Oftentimes, comics will outright disappear from the kobo’s book list in Calibre, meaning you can’t even manage them at all; Pushing the file again doesn’t help because it’s already on the device, but Calibre can’t read the database so it’ll try anyways. The only solution when it happens has been to completely factory reset the kobo. Which is… Not a great solution.
Yeah. CBZ files have no metadata (I think there is actually a semi-standardized way to add it but almost nobody does?) so it won't work well with metadata based systems. From discussions we had back in the day, the cbz/r/7z/tgz/whatever archives were mostly a necessary evil for file sharing. As long as you didn't modify the scans, people could re-compress or whatever their files and still have a good chance of coming up as alternatives in DC++ and the like. And, at the time, PDF readers were basically Adobe Acrobat and not much else.
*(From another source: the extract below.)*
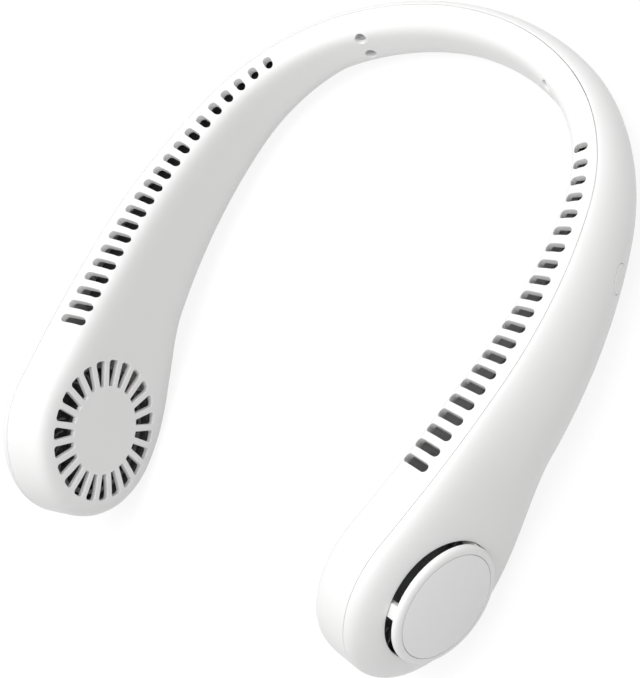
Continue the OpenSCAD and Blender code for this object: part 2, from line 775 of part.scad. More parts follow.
// Share of the way from the board to the motor, offset u, share of the arm's depth
motor_wire_shares = [[1, -14.1, 0.53], [0.89, -14.2, 0.57], [0.76, -13.6, 0.61], [0.59, -13, 0.64],
    [0.34, -12.6, 0.64], [0.13, -11.3, 0.62], [0.04, -5, 0.605], [0, -1, 0.605]];
motor_wire_knots = [for (k = motor_wire_shares) let (s = mix(wire_start_s, wire_end_s, k[0]))
    [s, k[1], -k[2] * depth(s)]];
neck_wire_knots = [[-132.6, -0.6, -20.6], [-120, -2, -19], [-90, -3, -15], [-62, -1, -10.5],
    [-48, 0, -8.8], [-20, 0.5, -9], [20, 0.5, -9], [48, 0, -8.8], [62, -1, -10.5],
    [90, -1.5, -15], [104, 0.6, -17.6], [113.4, 1, -18.6]];

module motor_wires() { wire(motor_wire_knots, 18, "#c03a30"); }
module neck_wires() { rest() wire(neck_wire_knots, 46, "#c03a30"); }

inner_shell();
outer_shell();
left_side() intake_cap();  // left_intake_cap
right_side() intake_cap();  // right_intake_cap
left_side() cap_plate();  // left_cap_plate
right_side() cap_plate();  // right_cap_plate
left_side() impeller();  // left_impeller
right_side() impeller();  // right_impeller
left_side() rotor_cup();  // left_rotor_cup
right_side() rotor_cup();  // right_rotor_cup
left_side() magnet();  // left_magnet
right_side() magnet();  // right_magnet
left_side() motor_shaft();  // left_shaft
right_side() motor_shaft();  // right_shaft
left_side() motor_base();  // left_motor_base
right_side() motor_base();  // right_motor_base
left_side() motor_board();  // left_motor_board
right_side() motor_board();  // right_motor_board
left_side() stator();  // left_stator
right_side() stator();  // right_stator
left_side() coils();  // left_coils
right_side() coils();  // right_coils
left_side() bearings();  // left_bearings
right_side() bearings();  // right_bearings
left_side() scroll();  // left_scroll
right_side() scroll();  // right_scroll
left_side() duct_wall();  // left_duct_wall
right_side() duct_wall();  // right_duct_wall
left_side() cell();  // left_cell
right_side() cell();  // right_cell
right_side() main_board();
right_side() charging_socket();
right_side() push_switch();
right_side() switch_plunger();
right_side() status_lamp();
right_side() control_chip();
right_side() power_button();
shell_screws();
motor_screws();
left_side() motor_wires();  // left_motor_wires
right_side() motor_wires();  // right_motor_wires
neck_wires();
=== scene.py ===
"""Looks of an electric neck fan: smooth shells with rounded cuts, caps, button and finishes."""
import json
import math

import bmesh
import bpy
import numpy as np
from mathutils import Matrix, Vector
from mathutils.bvhtree import BVHTree


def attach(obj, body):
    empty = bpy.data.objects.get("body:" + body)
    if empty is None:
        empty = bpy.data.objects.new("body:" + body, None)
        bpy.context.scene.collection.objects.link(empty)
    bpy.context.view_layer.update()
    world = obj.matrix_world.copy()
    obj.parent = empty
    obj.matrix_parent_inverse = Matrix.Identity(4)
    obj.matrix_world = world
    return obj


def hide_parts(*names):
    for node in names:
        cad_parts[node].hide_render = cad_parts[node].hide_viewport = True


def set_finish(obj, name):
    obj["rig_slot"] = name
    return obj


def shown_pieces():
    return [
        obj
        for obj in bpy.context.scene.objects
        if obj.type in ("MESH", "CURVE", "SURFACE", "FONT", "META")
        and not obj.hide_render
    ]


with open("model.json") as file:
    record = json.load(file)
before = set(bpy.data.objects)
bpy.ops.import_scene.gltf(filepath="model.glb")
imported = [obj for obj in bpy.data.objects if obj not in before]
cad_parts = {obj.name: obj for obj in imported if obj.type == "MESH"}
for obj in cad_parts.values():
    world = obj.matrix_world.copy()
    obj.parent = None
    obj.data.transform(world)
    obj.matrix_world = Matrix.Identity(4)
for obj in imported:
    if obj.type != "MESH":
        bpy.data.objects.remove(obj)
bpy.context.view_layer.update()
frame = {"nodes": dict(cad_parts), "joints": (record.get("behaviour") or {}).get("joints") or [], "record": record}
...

These days? Nobody really used DC++ anymore and the general etiquette is to keep an un-touched version in your torrent folder if you want to seed. And basically every web browser is a better PDF reader than anything before 2020. So there isn't much value in not just reformatting to a PDF and removing the need for a special cbz reader.
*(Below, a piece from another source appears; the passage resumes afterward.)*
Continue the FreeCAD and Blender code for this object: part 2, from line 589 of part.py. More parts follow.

All that said: I haven't followed the changelog, but it might be worth checking if you have the latest Calibre version. Basically all the package managers are months, if not years, out of date and a LOT of work has been put in to making Kobos a first class citizen.
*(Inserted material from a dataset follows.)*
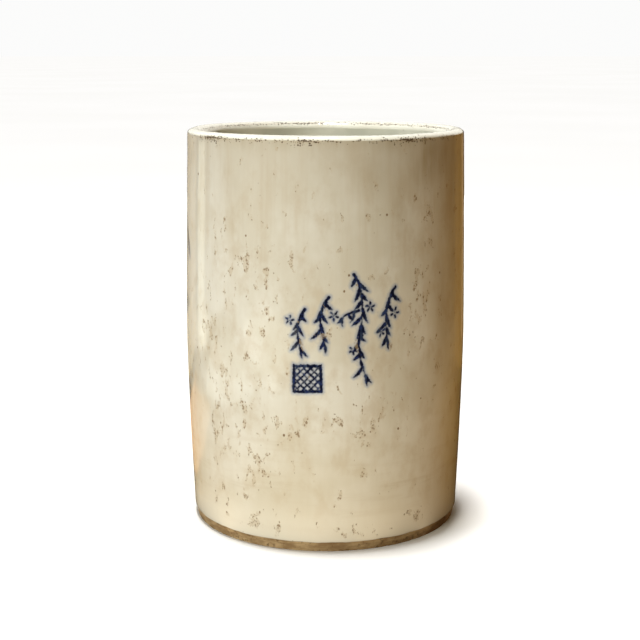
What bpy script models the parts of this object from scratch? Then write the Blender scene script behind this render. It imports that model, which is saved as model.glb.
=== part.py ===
"""A porcelain brush holder pot: a tall, faintly swelling cylinder that stands on a turned foot.

The pot stands on z = 0 with its axis on +Z, and its painted side faces -Y. Lengths are in metres.
It is one fired piece, so nothing moves. The clay body is made in three solids, the wall, the floor
slab inside it and the foot ring below, and each glazed zone is a thin skin laid over them.
"""

import math

import bmesh
import bpy

MM = 0.001

# Driving dimensions
HEIGHT = 173 * MM
BELLY_RADIUS = 61.9 * MM  # outside of the glaze where the pot is widest
BELLY_Z = 0.48 * HEIGHT
LIP_RADIUS = 60 * MM  # outside of the glaze at the top
FOOT_RADIUS = 59.4 * MM  # outside of the glaze, carried down to z = 0
UPPER_SWELL = 1.25  # powers of the two curves that meet at the belly
LOWER_SWELL = 1.5
WELL_RADIUS = 53 * MM  # inside of the glaze: the wall is straight within
WELL_FLOOR_Z = 10 * MM

GLAZE = 0.5 * MM  # thickness of a glaze skin
GAP = 0.3 * MM  # space between any two solids

LIP_OUTER_DROP = 1.8 * MM  # how far the rounded lip falls from its crest to the outer wall
LIP_INNER_DROP = 3.2 * MM  # and to the inner wall
LIP_CREST_SHARE = 0.45  # where the crest lies across the wall, from the outside in

FOOT_HEIGHT = 4.2 * MM  # the unglazed band, from the table up to the edge of the glaze
FOOT_TOP_RADIUS = FOOT_RADIUS - 0.2 * MM
FOOT_EDGE_RADIUS = FOOT_RADIUS - 0.9 * MM  # the band leans in to here
FOOT_CHAMFER = 0.5 * MM
FOOT_INNER_RADIUS = 50 * MM
RECESS_DEPTH = 3 * MM  # from the table up to the glaze under the base
RECESS_LEAN = 0.6 * MM  # the foot's inner side opens downwards by this much

SEGMENTS = 64  # round every turned piece
WALL_STEPS = 10  # up the outer wall
LIP_STEPS = 5  # on each side of the crest
CORNER_STEPS = 4  # round the corner between the well's wall and its floor
CORNER_RADIUS = 4 * MM
SMOOTH_ANGLE = math.radians(40)

# Colour, roughness and metallic value
CREAM_GLAZE = ((0.72, 0.62, 0.45), 0.18, 0.0)
WHITE_GLAZE = ((0.86, 0.84, 0.74), 0.16, 0.0)
GREY_GLAZE = ((0.62, 0.61, 0.53), 0.2, 0.0)
BISCUIT = ((0.66, 0.58, 0.46), 0.8, 0.0)
STAINED_BISCUIT = ((0.26, 0.18, 0.1), 0.85, 0.0)

SKIN = GLAZE + GAP  # from a glaze's face down to the clay under it
CREST_RADIUS = LIP_RADIUS - LIP_CREST_SHARE * (LIP_RADIUS - WELL_RADIUS)
OUTER_LIP_Z = HEIGHT - LIP_OUTER_DROP
INNER_LIP_Z = HEIGHT - LIP_INNER_DROP


def clear_scene():
    for obj in list(bpy.data.objects):
        bpy.data.objects.remove(obj)


def material(name, look):
    colour, roughness, metallic = look
    made = bpy.data.materials.new(name)
    made.use_nodes = True
    shader = made.node_tree.nodes["Principled BSDF"]
    shader.inputs["Base Color"].default_value = (*colour, 1)
    shader.inputs["Roughness"].default_value = roughness
    shader.inputs["Metallic"].default_value = metallic
    return made


def turned(name, profile, look):
    """One closed solid: the loop of (radius, z) points spun about the Z axis.

    A profile that reaches the axis is left open there, and its end points close on the axis.
    """
    mesh = bmesh.new()
    points = [mesh.verts.new((radius, 0, z)) for radius, z in profile]
    edges = [mesh.edges.new(pair) for pair in zip(points, points[1:])]
    reaches_axis = profile[0][0] == 0 and profile[-1][0] == 0
    if not reaches_axis:
        edges.append(mesh.edges.new((points[-1], points[0])))
    bmesh.ops.spin(
        mesh,
        geom=points + edges,
        cent=(0, 0, 0),
        axis=(0, 0, 1),
        angle=2 * math.pi,
        steps=SEGMENTS,
        use_merge=True,
    )
    bmesh.ops.remove_doubles(mesh, verts=mesh.verts, dist=0.001 * MM)
    bmesh.ops.recalc_face_normals(mesh, faces=mesh.faces)
    data = bpy.data.meshes.new(name)
    mesh.to_mesh(data)
    mesh.free()
    data.shade_smooth()
    data.set_sharp_from_angle(angle=SMOOTH_ANGLE)
    data.materials.append(material(name, look))
    obj = bpy.data.objects.new(name, data)
    bpy.context.scene.collection.objects.link(obj)
    return obj


def spaced(start, end, steps):
    return [start + (end - start) * i / steps for i in range(steps + 1)]


def outer_radius(z):
    """Outside of the glazed wall: two curves that fall away from the belly."""
    if z >= BELLY_Z:
        share = (z - BELLY_Z) / (HEIGHT - BELLY_Z)
        return BELLY_RADIUS - (BELLY_RADIUS - LIP_RADIUS) * share**UPPER_SWELL
    share = (BELLY_Z - z) / BELLY_Z
    return BELLY_RADIUS - (BELLY_RADIUS - FOOT_RADIUS) * share**LOWER_SWELL


def outer_line(depth, low, high):
    """The outer wall, from low to high, at a depth under the glaze's face."""
    return [(outer_radius(z) - depth, z) for z in spaced(low, high, WALL_STEPS)]


def lip_line(depth):
    """The rounded lip from the outer wall over the crest to the inner wall, at a depth under its face."""
    outer_span = outer_radius(OUTER_LIP_Z) - CREST_RADIUS
    inner_span = CREST_RADIUS - WELL_RADIUS
    line = []
    for angle in spaced(0, math.pi / 2, LIP_STEPS):
        radius = CREST_RADIUS + (outer_span - depth) * math.cos(angle)
        line.append((radius, OUTER_LIP_Z + (LIP_OUTER_DROP - depth) * math.sin(angle)))
    for angle in spaced(math.pi / 2, math.pi, LIP_STEPS)[1:]:
        radius = CREST_RADIUS + (inner_span - depth) * math.cos(angle)
        line.append((radius, INNER_LIP_Z + (LIP_INNER_DROP - depth) * math.sin(angle)))
    return line


def well_line(depth, top):
    """The well from its wall's top, down round the corner, to the middle of its floor."""
    wall = WELL_RADIUS + depth
    floor = WELL_FLOOR_Z - depth
    corner = CORNER_RADIUS + depth
    line = [(wall, top)]
    for angle in spaced(0, math.pi / 2, CORNER_STEPS):
        radius = wall - corner + corner * math.cos(angle)
        line.append((radius, floor + corner - corner * math.sin(angle)))
    return line + [(0, floor)]


def make_clay_wall():
    """The thrown cylinder. It stands on the foot ring, and the floor slab sits inside it."""
    bottom = FOOT_HEIGHT + GAP
    outside = outer_line(SKIN, bottom, OUTER_LIP_Z)
    lip = lip_line(SKIN)[1:]
    inner_radius = WELL_RADIUS + SKIN
    turned("clay_wall", outside + lip + [(inner_radius, bottom)], BISCUIT)


def make_clay_floor():
    """The slab that closes the wall's lower end, with its upper edge hollowed out by the well's corner."""
    radius = WELL_RADIUS + SKIN - GAP
    bottom = RECESS_DEPTH + SKIN
    above = well_line(SKIN, WELL_FLOOR_Z + CORNER_RADIUS)
    corner = [point for point in above if point[0] < radius - GAP]
    edge_z = corner[0][1]
    turned("clay_floor", [(0, bottom), (radius, bottom), (radius, edge_z)] + corner, BISCUIT)


def make_foot_ring():
    """The turned ring that the pot stands on. Its outer band is bare clay and leans in to the table."""
    turned(
        "foot_ring",
        [
            (FOOT_INNER_RADIUS + RECESS_LEAN, 0),
            (FOOT_EDGE_RADIUS - FOOT_CHAMFER, 0),
            (FOOT_EDGE_RADIUS, FOOT_CHAMFER),
            (FOOT_TOP_RADIUS, FOOT_HEIGHT),
            (WELL_RADIUS + SKIN, FOOT_HEIGHT),
            (WELL_RADIUS + SKIN, RECESS_DEPTH + GAP),
            (FOOT_INNER_RADIUS, RECESS_DEPTH + GAP),
        ],
        STAINED_BISCUIT,
    )


def make_outer_glaze():
    """The cream glaze of the wall, from its edge above the bare foot up to the lip."""
    outside = outer_line(0, FOOT_HEIGHT, OUTER_LIP_Z - GAP)
    inside = outer_line(GLAZE, FOOT_HEIGHT, OUTER_LIP_Z - GAP)
    turned("outer_glaze", outside + inside[::-1], CREAM_GLAZE)


def make_rim_glaze():
    """The whiter glaze over the lip, down to where the wall's glazes begin inside and out."""
    turned("rim_glaze", lip_line(0) + lip_line(GLAZE)[::-1], WHITE_GLAZE)


def make_inner_glaze():
    """The cup of glaze that lines the well: its wall, its round corner and its floor."""
    top = INNER_LIP_Z - GAP
    face = well_line(0, top)
    back = well_line(GLAZE, top)
    turned("inner_glaze", back[::-1] + face, GREY_GLAZE)


def make_base_glaze():
    """The disc of glaze in the recess under the floor slab."""
    radius = FOOT_INNER_RADIUS - GAP
    top = RECESS_DEPTH + GLAZE
    turned("base_glaze", [(0, RECESS_DEPTH), (radius, RECESS_DEPTH), (radius, top), (0, top)], WHITE_GLAZE)


clear_scene()
make_clay_wall()
make_clay_floor()
make_foot_ring()
make_outer_glaze()
make_rim_glaze()
make_inner_glaze()
make_base_glaze()
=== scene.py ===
"""The looks of a porcelain brush holder pot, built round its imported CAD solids.

The pot stands on z = 0 with its axis on +Z, and its painted side faces -Y. Lengths are in metres
unless a name ends in _MM. Places on the wall are given as (across, up) in millimetres: how far
round the wall from the middle of the painted side, positive to the right, and how far above the table.
"""

import math

import bpy
import numpy as np
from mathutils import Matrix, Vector, noise


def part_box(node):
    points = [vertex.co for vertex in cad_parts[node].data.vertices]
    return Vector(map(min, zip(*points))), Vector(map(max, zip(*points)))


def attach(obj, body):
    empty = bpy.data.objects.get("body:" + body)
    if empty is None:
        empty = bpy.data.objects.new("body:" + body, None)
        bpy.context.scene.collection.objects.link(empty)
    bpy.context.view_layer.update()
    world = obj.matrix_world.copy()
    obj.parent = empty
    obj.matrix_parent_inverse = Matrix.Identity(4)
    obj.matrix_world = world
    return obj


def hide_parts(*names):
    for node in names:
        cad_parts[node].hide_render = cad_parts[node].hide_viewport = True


MM = 0.001

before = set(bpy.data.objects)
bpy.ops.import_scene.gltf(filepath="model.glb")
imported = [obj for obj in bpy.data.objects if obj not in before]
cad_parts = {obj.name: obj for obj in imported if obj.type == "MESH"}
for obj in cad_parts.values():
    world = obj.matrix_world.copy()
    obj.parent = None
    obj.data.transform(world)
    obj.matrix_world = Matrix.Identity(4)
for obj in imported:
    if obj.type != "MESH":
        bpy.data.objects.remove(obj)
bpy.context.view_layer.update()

# ---------------------------------------------------------------- sizes, from the frame

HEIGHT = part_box("rim_glaze")[1].z
LIP_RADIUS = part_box("rim_glaze")[1].x
OUTER_LIP_DROP = 1.8 * MM
INNER_LIP_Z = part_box("rim_glaze")[0].z
OUTER_LIP_Z = HEIGHT - OUTER_LIP_DROP
GLAZE = 0.5 * MM
GAP = 0.3 * MM  # between neighbouring CAD solids
WELL_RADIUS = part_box("inner_glaze")[1].x - GLAZE
WELL_FLOOR_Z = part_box("inner_glaze")[0].z + GLAZE
WELL_CORNER = 4 * MM
CREST_RADIUS = LIP_RADIUS - 0.45 * (LIP_RADIUS - WELL_RADIUS)

BELLY_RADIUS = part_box("outer_glaze")[1].x
BELLY_Z = 0.48 * HEIGHT
UPPER_SWELL = 1.25
LOWER_SWELL = 1.5
GLAZE_EDGE_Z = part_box("outer_glaze")[0].z

FOOT_TOP_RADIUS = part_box("foot_ring")[1].x
FOOT_RADIUS = FOOT_TOP_RADIUS + 0.2 * MM
FOOT_EDGE_RADIUS = FOOT_RADIUS - 0.9 * MM
FOOT_INNER_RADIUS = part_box("base_glaze")[1].x + GAP
RECESS_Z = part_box("base_glaze")[0].z


def outer_radius(z):
    """Outside of the glazed wall: two curves that fall away from the belly."""
    if z >= BELLY_Z:
        share = (z - BELLY_Z) / (HEIGHT - BELLY_Z)
        return BELLY_RADIUS - (BELLY_RADIUS - LIP_RADIUS) * share**UPPER_SWELL
    share = (BELLY_Z - z) / BELLY_Z
    return BELLY_RADIUS - (BELLY_RADIUS - FOOT_RADIUS) * share**LOWER_SWELL


# ---------------------------------------------------------------- meshes


def spaced(start, end, steps):
    """Evenly spaced values from start to end, both included."""
    return [start * (1 - i / steps) + end * i / steps for i in range(steps + 1)]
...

Basically a one-click install on supported devices. You just need a PC and a USB cable. Highly recommended
https://github.com/koreader/koreader/wiki/Installation-on-Kobo-devices
Easy enough. You can also install QuillOS which an open source operating system for Kobos.
Not to hard
Fairly intuitive, if you can drag the right file to the right directory on the device.
Boox is the best. Stock software, NO DRM. Downside is they are more expensive upfront
Agreed, that they are just an android tablet makes them far more useful than most ereaders as you can install apps from the Play store. I probably use mine in the kitchen more than as a reader.